_Task description:_ Search the data for the word "that" and copy every line where it occurs.

⁂

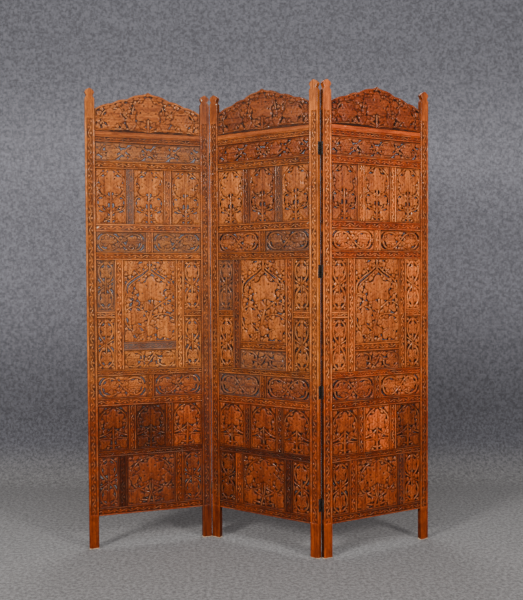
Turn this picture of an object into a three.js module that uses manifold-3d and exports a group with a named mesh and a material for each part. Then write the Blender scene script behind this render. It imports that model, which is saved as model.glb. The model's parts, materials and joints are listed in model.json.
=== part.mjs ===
// Carved folding screen of three leaves, in millimetres, +Z up.
//
// Each leaf is a frame of two stiles and eight rails that holds rows of carved
// panels with mullions between them, under a scalloped crest. Four iron butt
// hinges join each pair of leaves: on the front of the left fold, which closes
// front to front, and on the back of the right fold, which closes back to back.
//
// A leaf is drawn in its own axes: x along its width from the left edge, y from
// its front face towards its back, z up from the floor.

import * as THREE from 'three';
import { mergeVertices } from 'three/addons/utils/BufferGeometryUtils.js';
import Module from 'manifold-3d';

const wasm = await Module();
wasm.setup();

// ---------------------------------------------------------------- dimensions

const HEIGHT = 1830;
const LEAF_WIDTH = 500;
const STILE_WIDTH = 38;
const THICKNESS = 18;
const JOINT_GAP = 0.3;

// A stile's head: a point over two shoulders and a V notch.
const FINIAL_TIP_HALF = 4;
const FINIAL_SHOULDER_DROP = 16;
const FINIAL_NOTCH_DROP = 30;
const FINIAL_FOOT_DROP = 41;
const FINIAL_NOTCH_DEPTH = 7;
const FINIAL_SHOULDER_ROUND = 5;
const FINIAL_TIP_ROUND = 1.5;

// The sunk band down the front of a stile.
const STILE_BORDER = 7;
const STILE_BAND_LOW = 136;
const STILE_BAND_HIGH = 1712;

// Heights of the rails and rows of one leaf, from the floor up.
const LEG = 130;
const BOTTOM_RAIL = 30;
const BOTTOM_ROW = 206;
const RAIL_OVER_BOTTOM = 24;
const LOWER_THREE_ROW = 180;
const RAIL_OVER_LOWER_THREE = 30;
const LOWER_TWO_ROW = 90;
const RAIL_UNDER_CENTRE = 24;
const CENTRE_BLOCK = 440;
const RAIL_OVER_CENTRE = 30;
const UPPER_TWO_ROW = 82;
const RAIL_OVER_UPPER_TWO = 32;
const UPPER_THREE_ROW = 219;
const RAIL_UNDER_FRIEZE = 30;
const FRIEZE = 74;
const TOP_RAIL = 42;
const CREST_APEX_RISE = 164;
// Where the crest's scallops meet: distance from its middle, rise over the top rail.
const CREST_CUSPS = [[24, 153], [85, 132], [145, 113], [212, 88]];
const SCALLOP_SWELL = 5;
const SCALLOP_STEPS = 4;
const TIP_HOLLOW = 2;
// The crest's raised leaves: distance from its middle, rise, radius, facing.
const CREST_LEAVES = [[0, 82, 50, 90], [-112, 48, 38, 140], [112, 48, 38, 40]];
// The slit on each side of the middle leaf.
const CREST_SLIT = { offset: 62, rise: 52, length: 34, width: 8, lean: 50 };

// Widths inside the frame.
const MULLION = 29;
const SIDE_COLUMN = 73;
const BLOCK_MULLION = 33;
const BLOCK_SHORT_RAIL = 26;
const SIDE_LOWER_PANEL = 209;
const SMALL_CENTRE_PANEL = 77;
const CENTRE_SHORT_RAIL = 32;
const BOTTOM_SIDE_PANEL = 80;
const BOTTOM_MULLION = 33;

// Depths from the front face of the stiles.
const RAIL_FRONT = 1;
const RAIL_BACK = 17;
const RAIL_BORDER = 5;
const BAND_DEPTH = 1.2;
const PANEL_GROUND = 6;
const CREST_GROUND = 5;
const PANEL_BACK = 14;
const RELIEF = 3;
const TONGUE = 2;

// Hinges.
const HINGE_CENTRES = [206, 640, 1103, 1570];
const HINGE_HEIGHT = 50;
const PLATE = 1.5;
const PLATE_INSET = 1.5;
const MORTISE = PLATE + JOINT_GAP;
const EDGE_CLEARANCE = 0.3;
const PIN_PROUD = 1.2;
const BARREL_RADIUS = 2;
const BARREL_CLEARANCE = 0.3;
const BARREL_SIDES = 8;
const PIN_RADIUS = 0.9;
const BORE_RADIUS = 1.25;
const KNUCKLES = 3;
const KNUCKLE_GAP = 0.5;

// The zigzag in which the screen stands: each leaf's turn about the vertical.
const LEFT_TURN = 17;
const MIDDLE_TURN = -31.5;
const RIGHT_TURN = 26.5;

const INNER_LEFT = STILE_WIDTH;
const INNER_RIGHT = LEAF_WIDTH - STILE_WIDTH;
const INNER_WIDTH = INNER_RIGHT - INNER_LEFT;

// ------------------------------------------------------------------ finishes

const FINISHES = {
  stile: { color: 0x9c5523, roughness: 0.5 },
  rail: { color: 0x8f4a1e, roughness: 0.5 },
  panel: { color: 0x84451f, roughness: 0.6 },
  crest: { color: 0x93491b, roughness: 0.55 },
  iron: { color: 0x2b2522, roughness: 0.55, metalness: 0.8 },
};

function material(finish) {
  return new THREE.MeshStandardMaterial({ metalness: 0, ...FINISHES[finish] });
}

// --------------------------------------------------------------- solid tools

function toSolid(geometry) {
  const bare = geometry.clone();
  bare.deleteAttribute('normal');
  bare.deleteAttribute('uv');
  const merged = mergeVertices(bare, 1e-4);
  return new wasm.Manifold(new wasm.Mesh({
    numProp: 3,
    vertProperties: new Float32Array(merged.attributes.position.array),
    triVerts: new Uint32Array(merged.index.array),
  }));
}

function toGeometry(solid) {
  const mesh = solid.getMesh();
  const geometry = new THREE.BufferGeometry();
  geometry.setAttribute('position', new THREE.BufferAttribute(mesh.vertProperties, 3));
  geometry.setIndex(new THREE.BufferAttribute(mesh.triVerts, 1));
  return geometry;
}

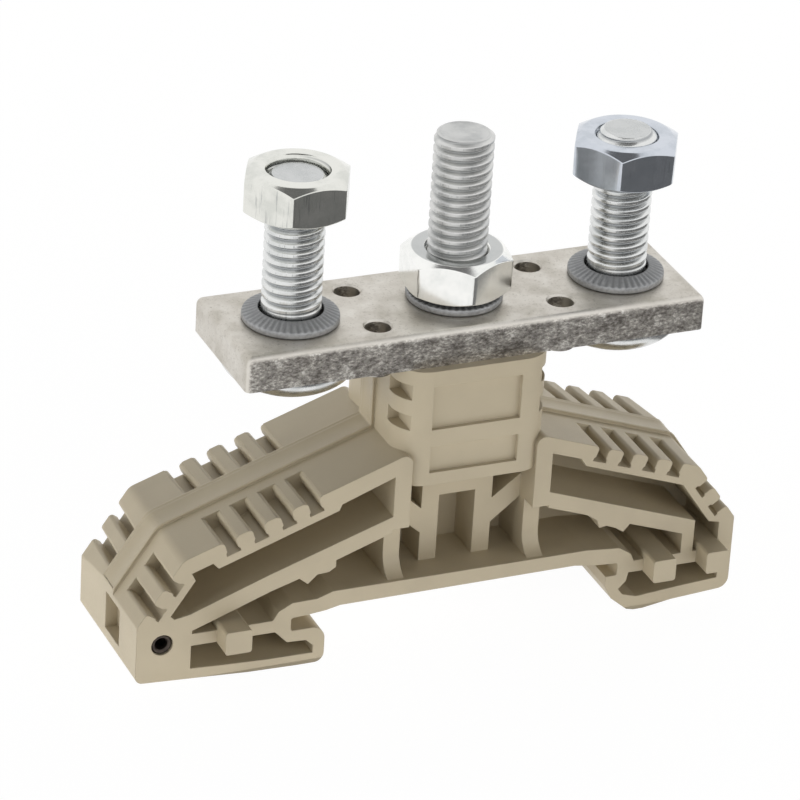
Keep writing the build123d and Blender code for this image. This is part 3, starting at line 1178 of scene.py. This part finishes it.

⁂

_Task solution:_
Turn this picture of an object into a three.js module that uses manifold-3d and exports a group with a named mesh and a material for each part. Then write the Blender scene script behind this render. It imports that model, which is saved as model.glb. The model's parts, materials and joints are listed in model.json.
// Each leaf is a frame of two stiles and eight rails that holds rows of carved